Schöllhorn lui-même a testé l’apprentissage différentiel dans des gestes techniques comme le tir au football, le service au tennis, etc., avec souvent des gains supérieurs en précision et adaptation.
Plus récemment, Apidogo et al. (2022) ont comparé l’apprentissage de trois mouvements de volley-ball en parallèle soit via interférence contextuelle (ordre aléatoire des mouvements) soit via apprentissage différentiel (chaque mouvement pratiqué avec bruit ajouté), sur 6 semaines.
Ils ont trouvé que le groupe apprentissage différentiel progressait davantage que le groupe interférence et le groupe contrôle, avec des effets d’apprentissage modérés à forts sur chaque geste.
Cette étude suggère que l’apprentissage différentiel peut même supplanter la célèbre stratégie de l’interférence contextuelle (CI), qui elle-même prône le mélange des tâches pour mieux apprendre.
En l’occurrence, injecter du bruit dans chaque mouvement (variation incessante) a surpassé le simple fait de changer de tâche aléatoirement.
Une critique ou difficulté parfois évoquée concernant l’apprentissage différentiel est la gestion pratique : il faut être créatif pour sans cesse proposer de nouvelles variations utiles sans verser dans le n’importe quoi.
Le coach doit jouer avec les paramètres du mouvement (rythme, amplitude, posture, matériel, etc.) de manière intelligente.
Par exemple, pour un sauteur en hauteur : lui faire essayer avec une foulée de longueur différente, avec une approche depuis un angle inhabituel, avec un bras attaché, avec un timing de saut décalé… bref des perturbations.
Mais il ne s’agit pas de faire n’importe quoi sans fil conducteur : Schöllhorn mentionne qu’il y a un continuum de méthodes selon le degré de variabilité introduit (frontiersin.org).
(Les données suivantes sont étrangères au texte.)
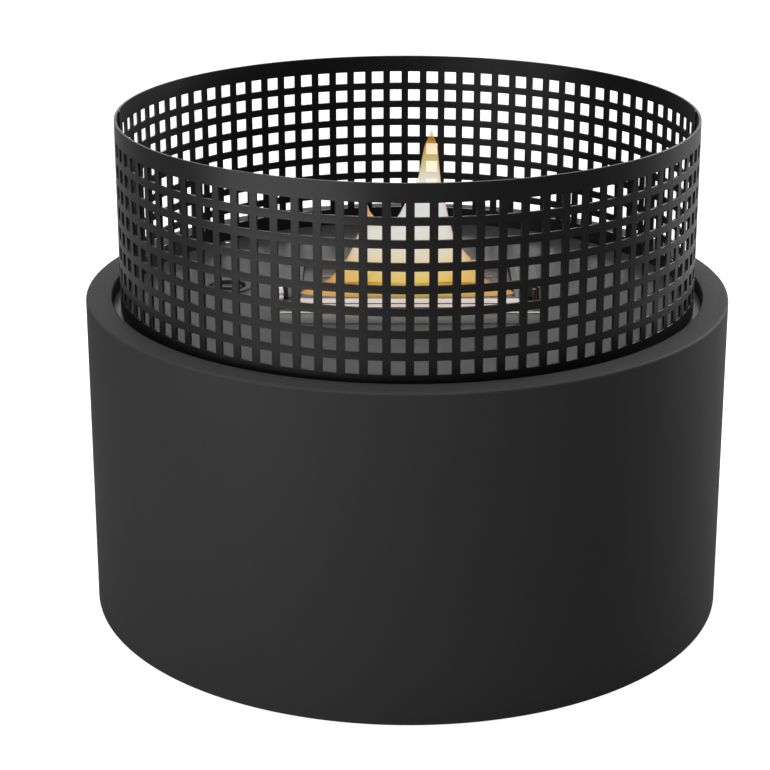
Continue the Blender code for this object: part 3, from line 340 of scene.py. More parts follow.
def spun(profile, steps=64, closed=True, matrix=None):
    """A profile spun round +Z. An open profile starts and ends on the axis."""
    bm = bmesh.new()
    verts, edges = add_line(bm, profile, closed)
    bmesh.ops.spin(bm, geom=verts + edges, cent=(0, 0, 0), axis=(0, 0, 1), dvec=(0, 0, 0),
                   angle=2 * pi, steps=steps, use_merge=True)
    bmesh.ops.remove_doubles(bm, verts=bm.verts, dist=0.0005)
    if matrix:
        bmesh.ops.transform(bm, matrix=matrix, verts=bm.verts)
    return bm


def framed(outline, profile, closed=True):
    """A section swept round a four-cornered outline. In the section x is the inset from the
    outline and z the height; an open one is closed by its first and last rim."""
    bm = bmesh.new()
    route = [(point.x, point.z) for point in profile]
    inset, height = route[0]
    verts, edges = add_line(bm, outline)
    bmesh.ops.translate(bm, verts=verts, vec=(0, 0, height))
    first_rim = edges
    for next_inset, next_height in route[1:] + (route[:1] if closed else []):
        swept = bmesh.ops.extrude_edge_only(bm, edges=edges)["geom"]
        moved = set(only(BMVert, swept))
        step = next_inset - inset
        for sx, sy in four_ways(1, 1):
            quarter = [v for v in moved if v.co.x * sx > 0 and v.co.y * sy > 0]
            bmesh.ops.translate(bm, verts=quarter,
                                vec=(-sx * step, -sy * step, next_height - height))
        edges = [e for e in only(BMEdge, swept) if moved.issuperset(e.verts)]
        inset, height = next_inset, next_height
    if closed:
        bmesh.ops.remove_doubles(bm, verts=bm.verts, dist=0.0005)
    else:
        for rim in (first_rim, edges):
            bmesh.ops.triangle_fill(bm, edges=rim, use_beauty=True)
    return bm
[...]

À une extrémité, la pratique classique répétitive (variabilité minimale), à l’autre l’apprentissage différentiel (variabilité maximale), entre les deux la pratique variable systématique ou l’interférence contextuelle qui ajoutent un peu de fluctuation.
Trouver le degré de fluctuations optimal est un enjeu : trop de chaos pourrait nuire chez un débutant déboussolé, trop peu de variabilité endort le système chez un avancé.
Schöllhorn parle d’un niveau optimal de fluctuations dépendant de l’individu et du contexte (frontiersin.org).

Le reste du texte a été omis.